First, it indicates a close familiarity with how the particular agency works. The lawyer may even still know some of the law enforcement personnel who would be in charge of vetting your case to determine whether the agency will intervene. If not, they will still have a solid understanding of what the agents are looking for in a whistleblower claim.

Second, it is a sign that the lawyer will likely be intimately familiar with the subject matter of your case. Whistleblower cases are notoriously detailed, with factual evidence that frequently requires expert witnesses to explain it to a jury, should it go to trial. If your lawyer used to work in the agency that would handle your case, he or she would likely bring a deep understanding of the field with them.
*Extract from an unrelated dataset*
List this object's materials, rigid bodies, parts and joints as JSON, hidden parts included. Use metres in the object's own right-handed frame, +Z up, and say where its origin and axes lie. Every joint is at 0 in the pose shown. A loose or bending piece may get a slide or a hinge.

4. Big Law Firms are Generally Better

Whistleblower claims typically go through two stages. First, you and your legal team investigate the case and present it to the law enforcement agency that has jurisdiction to hear it. That agency can either agree to intervene or decline to do so. If they intervene, then your case gets much easier because the agency will take over much of
the investigation.

If they do not intervene, though, the second stage of your case becomes far more difficult. You and your law firm will have the option of filing the lawsuit on your own and pursuing the case in court. This would require you and your legal team to conduct the potentially massive investigation on your own, without the help of the federal agency’s experienced investigators.

For this reason, smaller whistleblower law firms tend to struggle. Once the government has declined to get involved, these smaller firms may be unable to pursue the case all the way to the end. Not only do they have to commit time and resources that they may not have; these cases are also expensive to pursue and it is the law firm that will be covering those costs up front.

Many whistleblowers have hired law firms with only a few lawyers in them, and ended up regretting it.

5. Law Offices in Florida and Washington D.C. Can Help

Another factor to consider is whether the law firm has offices near you, in Florida, as well as in the nation’s capital.

Both are preferable.

The local office makes it much more convenient to meet with your legal team – something that will happen numerous times as your investigation continues. While your firm should cover your travel costs, you will not get the travel time back.

The Washington D.C. office is an important foothold near the federal law enforcement agency that could hear your case. Having a Florida law firm that is also a Washington insider could be important.

6. Your Firm Should Take Your Future and Your Privacy Seriously

As Dr. Nick Oberheiden, founding partner of the national whistleblower law firm Oberheiden P.C., often stresses, “Whistleblowers are putting a lot on the line in order to bring misconduct into the daylight. In some of the most important cases, the revelations can be earth-shattering and can create lots of enemies for the whistleblower. A whistleblower firm needs to take that seriously and do all that it can to protect their client, including by giving them the tools and advice that they need to reduce the odds that they get caught while in the middle of their investigation.”